Problem requirements
Print verbatim the opening line of the material and every subsequent line through the one containing "the whole part.".

Information provided
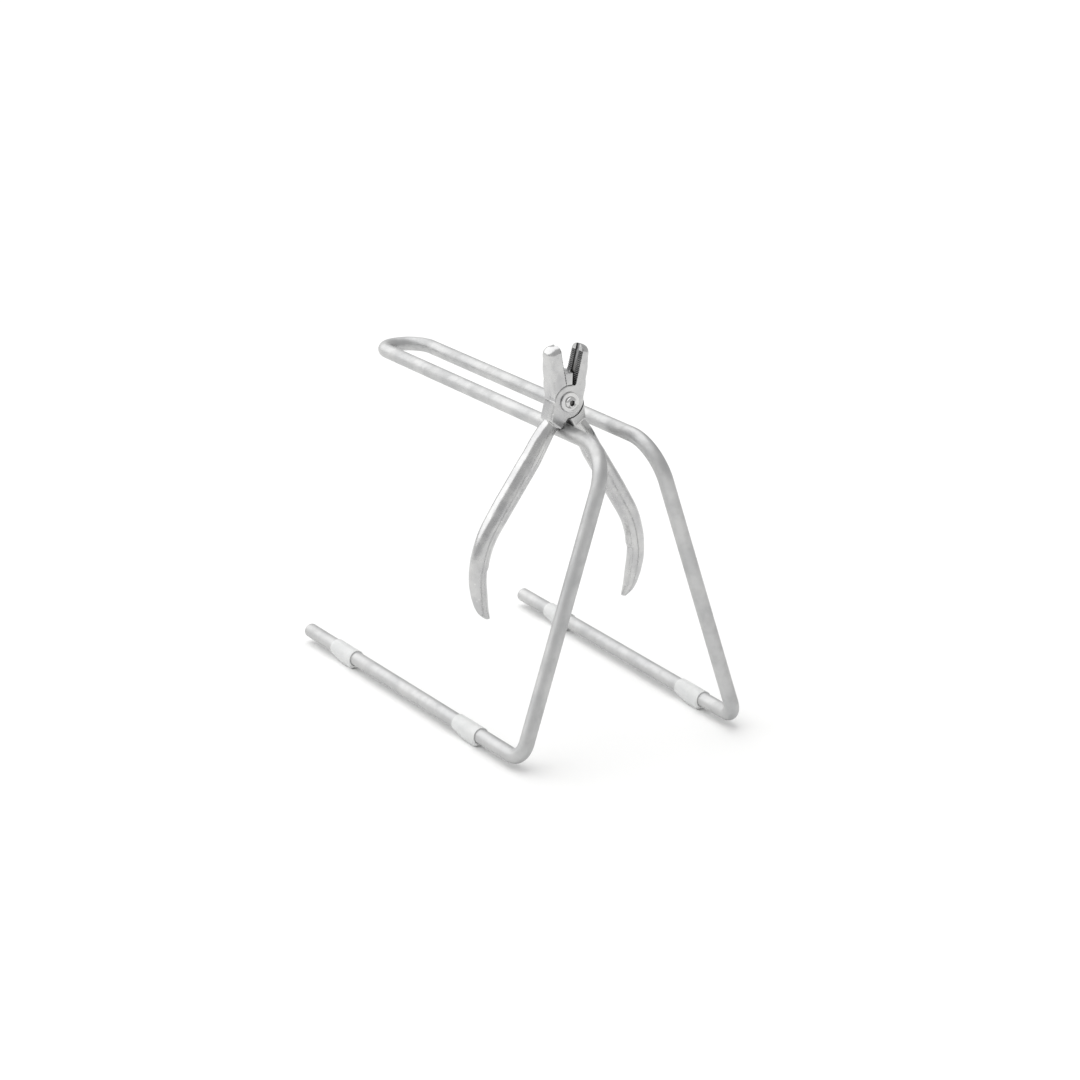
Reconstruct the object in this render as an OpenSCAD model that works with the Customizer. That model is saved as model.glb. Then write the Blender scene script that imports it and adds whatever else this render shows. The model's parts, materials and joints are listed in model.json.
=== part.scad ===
// A bench stand bent from one round rod, and a pair of riveted pliers hung astride one of its rails.
// +Z is up and +Y runs from the uprights back to the closed end of the rails.
// The origin lies on the bench, under the middle of the whole part.

/* [Rod stand] */
// Diameter of the round rod
rod_d = 8; // [5:0.5:10]
// Distance between the runners at their front corners, rod centre to rod centre
runner_spacing = 133; // [100:1:180]
// Length of each runner, from its front corner to its free end
runner_len = 224; // [170:1:320]
// Outward splay of each runner towards the back, in degrees
runner_splay = 1.2; // [0:0.1:5]
// Height of the rails above the runners, rod centre to rod centre
rail_height = 154; // [125:1:240]
// Distance between the two rails, rod centre to rod centre
rail_spacing = 28.4; // [24:0.2:48]
// Distance of the top corners behind the bottom corners
upright_lean = 11; // [0:1:40]
// Length of the rails, from the top corners to the outside of the closed end
rail_len = 247; // [180:1:340]
// Bend radius of the bottom corners, to the rod centre
bottom_bend_r = 9; // [7:0.5:16]
// Bend radius of the top corners, to the rod centre
top_bend_r = 23; // [12:0.5:32]
// Straight length across the middle of the rails' closed end
closed_flat = 2; // [1:0.5:8]
// How much thinner the rod's radius is where it was bent
bend_neck = 0.04; // [0.03:0.01:0.1]
// Chamfer on the free ends of the rod
rod_chamfer = 0.8; // [0.2:0.1:2]

/* [Feet] */
// Length of each foot sleeve
foot_len = 22; // [12:1:30]
// Wall of the sleeve round the rod
foot_wall = 0.8; // [0.5:0.1:3]
// Thickness of the flat sole under the rod
foot_sole = 2.5; // [1.8:0.1:6]
// Width of the flat sole
foot_w = 8.6; // [6:0.2:9.6]
// Gap between the sleeve and the rod
foot_gap = 0.05; // [0.02:0.01:0.2]
// Left front foot, from the front corner to the middle of the foot
foot_front_left_at = 50; // [35:1:80]
// Right front foot, from the front corner to the middle of the foot
foot_front_right_at = 41; // [35:1:80]
// Rear feet, from the runner's free end to the middle of each foot
foot_rear_from_end = 43; // [25:1:60]

/* [Pliers] */
// Distance of the hanging pliers behind the top corners, along the rail
hang_at = 43; // [40:1:100]
// Clearance between the rail and each handle
seat_gap = 0.3; // [0.1:0.05:1]
// Thickness of the riveted joint and of the jaws
joint_t = 10.6; // [8:0.2:14]
// Radius of the round lap of each half
boss_r = 8.8; // [7:0.1:11]
// Gap between the two laps, and between a lap and the other half
lap_gap = 0.1; // [0.05:0.01:0.3]
// Length of the jaws from the pivot
jaw_len = 30; // [22:0.5:45]
// Width of each jaw at its root
jaw_root_w = 7.9; // [6:0.1:8.2]
// Width of each jaw at its rounded tip
jaw_tip_w = 5.6; // [3:0.1:7.5]
// Angle of each jaw from the middle line while the pliers hang, in degrees
jaw_open = 12; // [6:0.5:20]
// Distance between the teeth of the gripping faces
tooth_pitch = 1.5; // [1:0.1:3]
// Depth of the teeth
tooth_depth = 0.35; // [0.1:0.05:0.6]

/* [Handles] */
// Angle of each handle from the middle line while the pliers hang, in degrees
handle_angle = 34; // [28:0.5:42]
// Thickness of the handles from front to back
handle_t = 8.4; // [5:0.1:10]
// Width of a handle just below the joint
handle_root_w = 6.4; // [3.5:0.1:8]
// Width of a handle at its grip
handle_w = 8.2; // [5:0.1:10]
// Width of a handle at its rounded tip
handle_tip_w = 3.6; // [2:0.1:5]
// Straight length of a handle's inner edge, from beside the pivot
handle_straight = 74; // [55:1:100]
// Radius of a handle's inward bend, on its inner edge
handle_bend_r = 42; // [30:1:80]
// Angle of a handle's inward bend, in degrees
handle_bend = 42; // [20:1:60]
// Straight length past the bend
handle_end = 19; // [6:1:30]
// Length of the thick root block along each handle
root_block_len = 14; // [12:0.5:16]

/* [Rivet] */
// Radius of the rivet's shank
shank_r = 2.2; // [1.5:0.1:3]
// Running clearance of the front half on the shank
shank_gap = 0.05; // [0.02:0.01:0.1]
// Radius of the rivet's domed head
rivet_head_r = 3.1; // [2.6:0.1:5]
// Height of the rivet's domed head
rivet_head_h = 1.7; // [0.8:0.1:2.5]
// Height of the flat closed head at the back
rivet_tail_h = 1; // [0.5:0.1:2]
// Radius of the washer under the head
washer_r = 5.3; // [5.2:0.1:7]
// Thickness of the washer
washer_t = 1; // [0.5:0.1:2]

/* [Hidden] */
$fn = 96;
eps = 0.01;
leg_overlap = 0.1;

rod_r = rod_d / 2;
stand_colour = [0.78, 0.79, 0.80];
pliers_colour = [0.70, 0.71, 0.72];
foot_colour = [0.94, 0.95, 0.94];

// The rod as a line through its sharp corners, from the left free end to the right one
right_half = [
    [rail_spacing / 2, upright_lean + rail_len - rod_r, rail_height],
    [rail_spacing / 2, upright_lean, rail_height],
    [runner_spacing / 2, 0, 0],
    [runner_spacing / 2 + runner_len * sin(runner_splay), runner_len * cos(runner_splay), 0]
];
left_half = [for (i = [3:-1:0]) [-right_half[i].x, right_half[i].y, right_half[i].z]];
corners = concat(left_half, right_half);
closed_bend_r = (rail_spacing - closed_flat) / 2;
bends = [0, bottom_bend_r, top_bend_r, closed_bend_r, closed_bend_r, top_bend_r, bottom_bend_r, 0];
last = len(corners) - 1;

function unit(v) = v / norm(v);
function leg(i) = unit(corners[i + 1] - corners[i]);
function turn(i) = i == 0 || i == last ? 0 : acos(leg(i - 1) * leg(i));
function tangent_len(i) = bends[i] * tan(turn(i) / 2);
function bend_start(i) = corners[i] - leg(i - 1) * tangent_len(i);
function bend_in(i) = unit(leg(i) - leg(i - 1) * (leg(i - 1) * leg(i)));
function bend_centre(i) = bend_start(i) + bend_in(i) * bends[i];
function bend_point(i, a) = bend_centre(i) + bends[i] * (leg(i - 1) * sin(a) - bend_in(i) * cos(a));
function bend_heading(i, a) = leg(i - 1) * cos(a) + bend_in(i) * sin(a);
function rod_front(p, heading) = p.y - rod_r * sqrt(max(0, 1 - heading.y * heading.y));

// Places worked out from the bent rod
bottom_right = last - 1;
front_y = min([for (a = [0:0.5:turn(bottom_right)])
    rod_front(bend_point(bottom_right, a), bend_heading(bottom_right, a))]);
back_y = upright_lean + rail_len;
bench_z = -rod_r - foot_sole;

// The pliers straddle the left rail, so the crotch of the handles sets the pivot's height
crotch_depth = boss_r - lap_gap;
pivot_lift = crotch_depth + (rod_r + seat_gap) / sin(handle_angle);
pivot = [-rail_spacing / 2, upright_lean + hang_at, rail_height + pivot_lift];
half_t = joint_t / 2;
lap_clear_r = boss_r + lap_gap;

// The inner edge of a handle runs straight, bends inwards and runs straight again
inner_off = crotch_depth * sin(handle_angle);
bend_len = handle_bend_r * handle_bend * PI / 180;
handle_len = handle_straight + bend_len + handle_end;
function handle_turn(s) = max(0, min(s - handle_straight, bend_len)) / bend_len * handle_bend;
function handle_run(s) = [min(s, handle_straight), inner_off]
    + handle_bend_r * [sin(handle_turn(s)), 1 - cos(handle_turn(s))]
    + max(0, s - handle_straight - bend_len) * [cos(handle_bend), sin(handle_bend)];
function outward(s) = [sin(handle_turn(s)), -cos(handle_turn(s))];
function handle_width(s) = lookup(s / handle_len, [
    [0.12, handle_root_w],
    [0.45, handle_w],
    [0.78, handle_w * 0.92],
    [0.90, handle_w * 0.66],
    [1.00, handle_tip_w]]);

module placed() {
    translate([0, -(front_y + back_y) / 2, -bench_z]) children();
}

module along(direction) {
    rotate([0, acos(direction.z), atan2(direction.y, direction.x)]) children();
}

// A straight leg from its near end, with its far end chamfered
module bar(length, chamfer) {
    rotate_extrude() polygon([[0, 0], [rod_r, 0], [rod_r, length - chamfer], [rod_r - chamfer, length], [0, length]]);
}

// The two end legs run from their bend out to the chamfered free end
module end_leg(i, free_end, direction) {
    from = corners[i] + direction * (tangent_len(i) - leg_overlap);
    translate(from) along(direction) bar(norm(free_end - from), rod_chamfer);
}

// Every leg reaches a little way into the thinner bends at its ends
module middle_leg(i) {
    from = corners[i] + leg(i) * (tangent_len(i) - leg_overlap);
    to = bend_start(i + 1) + leg(i) * leg_overlap;
    translate(from) along(leg(i)) cylinder(r = rod_r, h = norm(to - from));
}

module rod_bend(i) {
    u = -bend_in(i);
    v = leg(i - 1);
    w = cross(u, v);
    c = bend_centre(i);
    multmatrix([[u.x, v.x, w.x, c.x], [u.y, v.y, w.y, c.y], [u.z, v.z, w.z, c.z], [0, 0, 0, 1]])
        rotate_extrude(angle = turn(i)) translate([bends[i], 0]) circle(r = rod_r - bend_neck);
}

module rack_rod() {
    color(stand_colour) placed() {
        end_leg(1, corners[0], -leg(0));
        for (i = [1:last - 2]) middle_leg(i);
        end_leg(last - 1, corners[last], leg(last - 1));
        for (i = [1:last - 1]) rod_bend(i);
    }
}

// A soft sleeve on a runner, with a flat sole on the bench
module foot(side, at) {
    color(foot_colour) placed()
        translate([side * (runner_spacing / 2 + at * sin(runner_splay)), at * cos(runner_splay), 0])
        rotate([0, 0, -side * runner_splay])
        translate([0, foot_len / 2, 0]) rotate([90, 0, 0])
        linear_extrude(foot_len) difference() {
            union() {
                circle(r = rod_r + foot_wall);
                translate([-foot_w / 2, bench_z]) square([foot_w, -bench_z]);
            }
            circle(r = rod_r + foot_gap);
        }
}

module foot_front_left() {
    foot(-1, foot_front_left_at);
}

module foot_front_right() {
    foot(1, foot_front_right_at);
}

module foot_rear_left() {
    foot(-1, runner_len - foot_rear_from_end);
}

module foot_rear_right() {
    foot(1, runner_len - foot_rear_from_end);
}

// Puts a piece drawn about the pivot into its place on the stand
module hung() {
    placed() translate(pivot) children();
}

// Turns a flat outline upright and gives it its thickness from y0 back to y1
module slab(y0, y1) {
    translate([0, y1, 0]) rotate([90, 0, 0]) linear_extrude(y1 - y0) children();
}

module jaw_outline() {
    rotate(-jaw_open) {
        polygon([[0, 0], [jaw_root_w, 0], [jaw_root_w, boss_r],
            [jaw_tip_w, jaw_len - jaw_tip_w / 2], [0, jaw_len - jaw_tip_w / 2]]);
        translate([jaw_tip_w / 2, jaw_len - jaw_tip_w / 2]) circle(r = jaw_tip_w / 2);
    }
}

// V grooves across the gripping face, from the round lap to the rounded tip
module teeth() {
    first = lap_clear_r + tooth_pitch;
    rotate([0, jaw_open, 0])
        for (z = [first:tooth_pitch:jaw_len - jaw_tip_w / 2])
            translate([0, 0, z]) rotate([0, 45, 0])
                cube([tooth_depth * sqrt(2), joint_t + 2 * eps, tooth_depth * sqrt(2)], center = true);
}

module handle_outline() {
    rotate(270 - handle_angle) {
        inner = [for (s = [0, each [handle_straight:2:handle_len], handle_len]) handle_run(s)];
        outer = [for (s = [0, each [18:4:handle_len], handle_len])
            handle_run(s) + outward(s) * handle_width(s)];
        polygon(concat(inner, [for (i = [len(outer) - 1:-1:0]) outer[i]]));
        translate(handle_run(handle_len) + outward(handle_len) * handle_tip_w / 2)
            circle(r = handle_tip_w / 2);
    }
}

module root_block_outline() {
    rotate(270 - handle_angle)
        polygon([[0, 0], [boss_r, -boss_r / 2], [root_block_len, inner_off - handle_w],
            [root_block_len, inner_off], [0, inner_off]]);
}

// One half: its round lap in front, its jaw leaning right and its handle down to the left
module pliers_half(bore_r) {
    difference() {
        union() {
            slab(-half_t, half_t) jaw_outline();
            slab(-half_t, half_t) root_block_outline();
            slab(-handle_t / 2, handle_t / 2) handle_outline();
            slab(-half_t, -lap_gap / 2) circle(r = boss_r);
        }
        slab(-lap_gap / 2, half_t + eps) circle(r = lap_clear_r);
        slab(-half_t - eps, half_t) circle(r = bore_r);
        teeth();
    }
}

module pliers_front_half() {
    color(pliers_colour) hung() pliers_half(shank_r + shank_gap);
}

module pliers_back_half() {
    color(pliers_colour) hung() rotate([0, 0, 180]) pliers_half(shank_r);
}

module pivot_washer() {
    color(pliers_colour) hung() slab(-half_t - lap_gap - washer_t, -half_t - lap_gap) difference() {
        circle(r = washer_r);
        circle(r = shank_r);
    }
}

module pivot_rivet() {
    dome_r = (rivet_head_r * rivet_head_r + rivet_head_h * rivet_head_h) / (2 * rivet_head_h);
    head_y = -half_t - lap_gap - washer_t;
    color(pliers_colour) hung() {
        difference() {
            intersection() {
                slab(head_y - rivet_head_h, head_y) circle(r = rivet_head_r);
                translate([0, head_y - rivet_head_h + dome_r, 0]) sphere(r = dome_r);
            }
            slab(head_y - rivet_head_h - eps, head_y - rivet_head_h * 0.6) circle(r = rivet_head_r * 0.3);
        }
        slab(head_y - eps, half_t + eps) circle(r = shank_r);
        slab(half_t, half_t + rivet_tail_h) circle(r = rivet_head_r);
    }
}

rack_rod();
foot_front_left();
foot_front_right();
foot_rear_left();
foot_rear_right();
pliers_front_half();
pliers_back_half();
pivot_washer();
pivot_rivet();
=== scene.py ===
import json
import math

import bmesh
import bpy
from mathutils import Matrix, Vector


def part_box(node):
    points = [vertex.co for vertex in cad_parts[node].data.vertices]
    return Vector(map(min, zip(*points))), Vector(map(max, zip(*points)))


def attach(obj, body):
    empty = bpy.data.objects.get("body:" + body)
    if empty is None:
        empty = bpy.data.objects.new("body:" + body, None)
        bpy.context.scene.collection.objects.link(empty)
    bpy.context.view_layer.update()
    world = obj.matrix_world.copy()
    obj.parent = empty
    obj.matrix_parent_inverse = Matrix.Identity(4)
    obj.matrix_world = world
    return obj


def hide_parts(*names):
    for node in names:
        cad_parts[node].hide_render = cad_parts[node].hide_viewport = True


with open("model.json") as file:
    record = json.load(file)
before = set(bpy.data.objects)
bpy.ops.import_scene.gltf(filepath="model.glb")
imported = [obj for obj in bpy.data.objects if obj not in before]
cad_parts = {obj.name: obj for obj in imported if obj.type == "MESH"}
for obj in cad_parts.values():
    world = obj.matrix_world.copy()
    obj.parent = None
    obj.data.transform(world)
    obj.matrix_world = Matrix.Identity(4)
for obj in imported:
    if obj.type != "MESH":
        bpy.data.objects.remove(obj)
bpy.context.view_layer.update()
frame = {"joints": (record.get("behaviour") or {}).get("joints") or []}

mm = 0.001
pivotJoint = next(j for j in frame["joints"] if j["name"] == "pliers_pivot")
pivot = Vector(pivotJoint["pos_m"])
acrossView = Vector((0, 1, 0))  # the pivot's own direction, from front to back
sharpEdge = math.radians(50)


def deselectAll():
    if bpy.context.mode != "OBJECT":
        bpy.ops.object.mode_set(mode="OBJECT")
    bpy.ops.object.select_all(action="DESELECT")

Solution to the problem
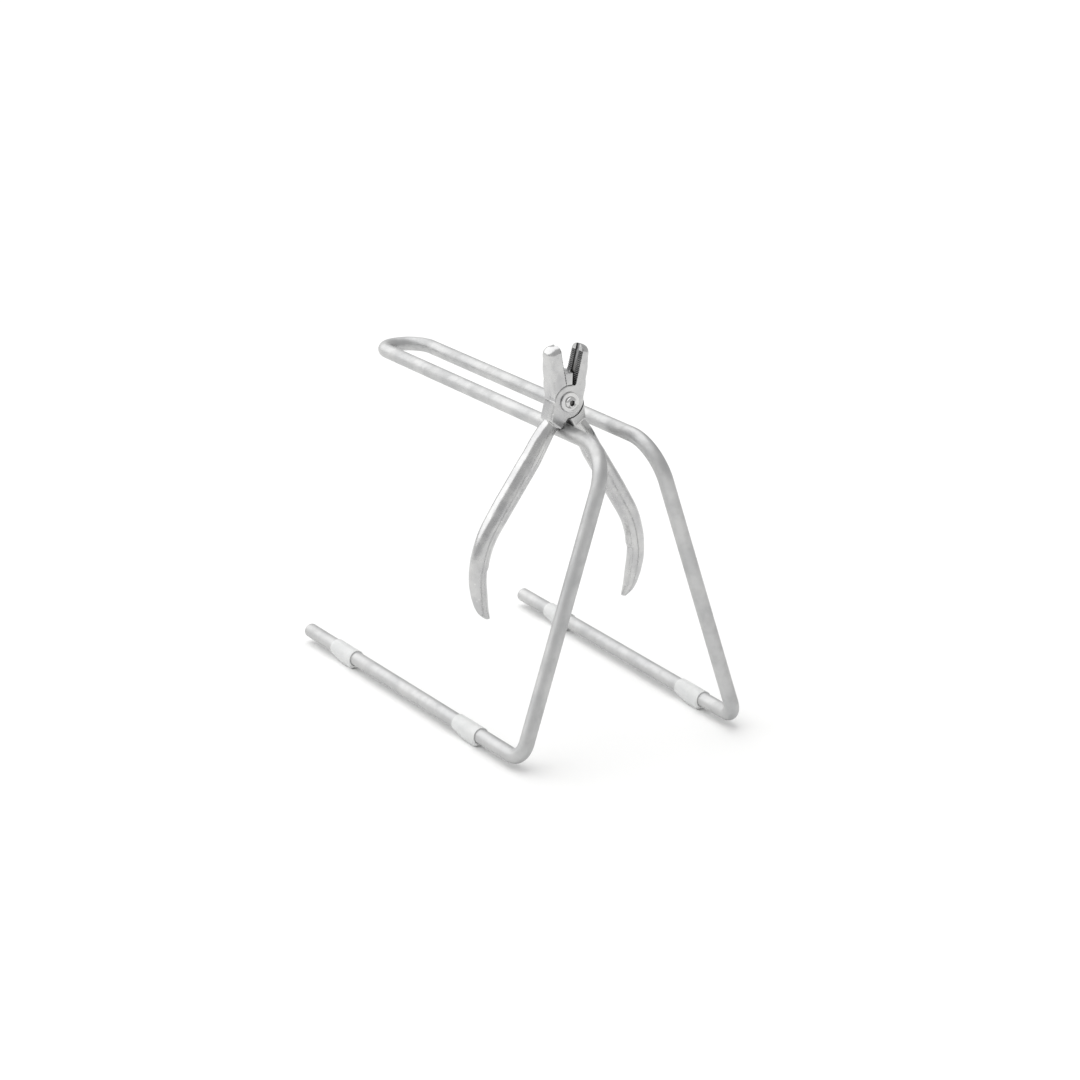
Reconstruct the object in this render as an OpenSCAD model that works with the Customizer. That model is saved as model.glb. Then write the Blender scene script that imports it and adds whatever else this render shows. The model's parts, materials and joints are listed in model.json.
=== part.scad ===
// A bench stand bent from one round rod, and a pair of riveted pliers hung astride one of its rails.
// +Z is up and +Y runs from the uprights back to the closed end of the rails.
// The origin lies on the bench, under the middle of the whole part.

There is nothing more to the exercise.